§ **DATA EXTRACT**
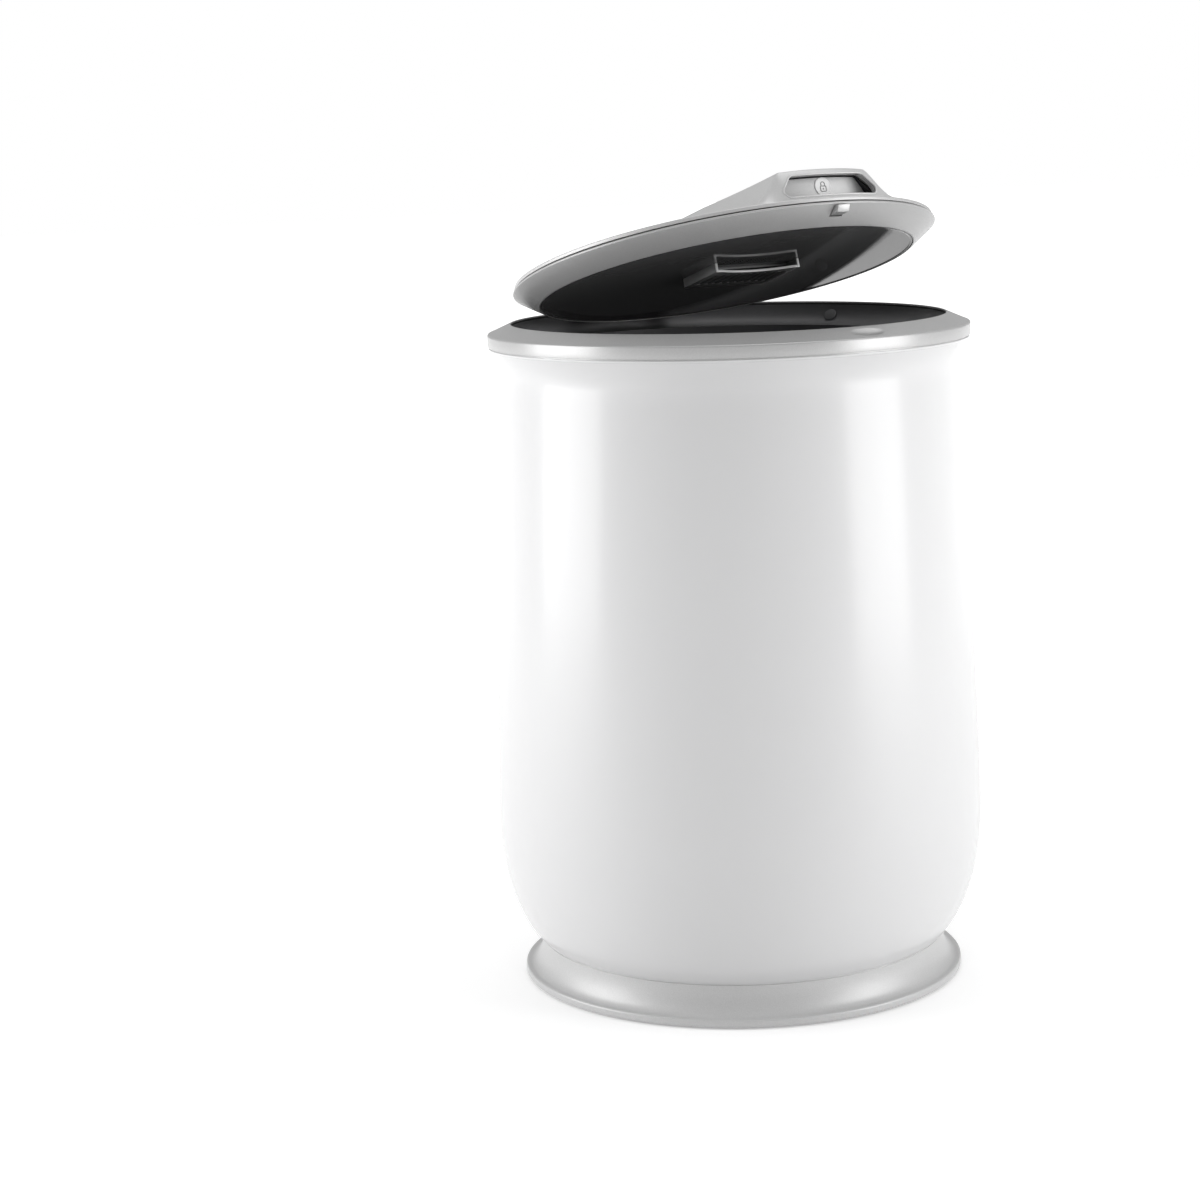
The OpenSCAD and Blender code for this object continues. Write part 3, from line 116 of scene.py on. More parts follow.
def placeCamera():
    pitch, yaw, roll = (radians(viewFrom[k]) for k in ("pitch", "yaw", "roll"))
    ahead = Vector((sin(yaw) * cos(pitch), cos(yaw) * cos(pitch), -sin(pitch)))
    side = Vector((cos(yaw), -sin(yaw), 0))
    up = side.cross(ahead)
    side, up = (cos(roll) * side + sin(roll) * up,
                cos(roll) * up - sin(roll) * side)
    place = Matrix((side, up, -ahead)).transposed().to_4x4()
    place.translation = Vector((0, -viewFrom["distance"], viewFrom["height"]))
    data = bpy.data.cameras.new("photoView")
    data.lens, data.sensor_width = viewFrom["lens"], viewFrom["sensor"]
    data.clip_end = 100
    camera = bpy.data.objects.new("photoView", data)
    camera.matrix_world = Matrix.Rotation(radians(viewFrom["azimuth"]), 4, "Z") @ place
    bpy.context.scene.collection.objects.link(camera)
    bpy.context.scene.camera = camera


def backgroundRays(tree):
    path = addNode(tree, "ShaderNodeLightPath").outputs
    total = path["Is Camera Ray"]
    for kind in ("Is Glossy Ray", "Is Transmission Ray"):
        total = mathNode(tree, "ADD", total, path[kind], clamp=True)
    return total


def lightWorld():
    scene = bpy.context.scene
    scene.view_settings.view_transform = "Standard"
    scene.world = bpy.data.worlds.new("studioWorld")
    tree = cleared(scene.world)
    plain = addNode(tree, "ShaderNodeBackground", {"Strength": studio["worldLevel"]})
    seen = addNode(tree, "ShaderNodeBackground", {"Color": (1, 1, 1, 1)})
    path = addNode(tree, "ShaderNodeLightPath")
    mix = addNode(tree, "ShaderNodeMixShader", {
        0: path.outputs["Is Camera Ray"], 1: plain.outputs[0], 2: seen.outputs[0]})
    addNode(tree, "ShaderNodeOutputWorld", {0: mix.outputs[0]})


def placeLamps():
    for name, turn, away, height, size, power in studio["lamps"]:
        turn = radians(turn + viewFrom["azimuth"])
        place = (away * sin(turn), -away * cos(turn), height)
        data = bpy.data.lights.new(name, "AREA")
        data.shape, data.size, data.size_y = "RECTANGLE", size[0], size[1]
        data.energy = power
        lamp = bpy.data.objects.new(name, data)
        facing = (Vector(studio["aim"]) - Vector(place)).to_track_quat("-Z", "Y")
        lamp.matrix_world = Matrix.Translation(place) @ facing.to_matrix().to_4x4()
        bpy.context.scene.collection.objects.link(lamp)


def layFloor():
    half = studio["floorSize"] / 2
    corners = [(-half, -half, 0), (half, -half, 0), (half, half, 0), (-half, half, 0)]
    mesh = bpy.data.meshes.new("paleFloor")
    mesh.from_pydata(corners, [], [(0, 1, 2, 3)])
    floor = bpy.data.objects.new("paleFloor", mesh)
    bpy.context.scene.collection.objects.link(floor)
    material = bpy.data.materials.new("paleFloorPaint")
    tree = cleared(material)
    matte = addNode(tree, "ShaderNodeBsdfDiffuse", {"Color": (studio["floorGrey"],) * 3 + (1,)})
    place = addNode(tree, "ShaderNodeTexCoord").outputs["Object"]
    away = addNode(tree, "ShaderNodeVectorMath", {0: place}, operation="LENGTH")
    fade = ramp(tree, away.outputs["Value"], *studio["glowReach"], *studio["floorGlow"],
                interpolation_type="SMOOTHSTEP")
    glow = addNode(tree, "ShaderNodeEmission", {"Strength": fade})
    both = addNode(tree, "ShaderNodeAddShader", {0: matte.outputs[0], 1: glow.outputs[0]})
    mix = addNode(tree, "ShaderNodeMixShader", {
        0: backgroundRays(tree), 1: matte.outputs[0], 2: both.outputs[0]})
    addNode(tree, "ShaderNodeOutputMaterial", {0: mix.outputs[0]})
    mesh.materials.append(material)


placeCamera()
lightWorld()
placeLamps()
layFloor()
print("camera, lamps and floor placed")


# Shader groups shared by the finishes
def newGroup(name, inputs, outputs):
    tree = bpy.data.node_groups.new(name, "ShaderNodeTree")
    for label, kind, value in inputs:
        socket = tree.interface.new_socket(label, in_out="INPUT", socket_type="NodeSocket" + kind)
        socket.default_value = value
    for label in outputs:
        tree.interface.new_socket(label, in_out="OUTPUT", socket_type="NodeSocketFloat")
    return tree, tree.nodes.new("NodeGroupInput").outputs, tree.nodes.new("NodeGroupOutput")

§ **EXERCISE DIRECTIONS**
Gather every line containing the word "scene" and copy it.

§ **OUTPUT FOR THIS TASK**
The OpenSCAD and Blender code for this object continues. Write part 3, from line 116 of scene.py on. More parts follow.
    bpy.context.scene.collection.objects.link(camera)
    bpy.context.scene.camera = camera
    scene = bpy.context.scene
    scene.view_settings.view_transform = "Standard"
    scene.world = bpy.data.worlds.new("studioWorld")
    tree = cleared(scene.world)
        bpy.context.scene.collection.objects.link(lamp)
    bpy.context.scene.collection.objects.link(floor)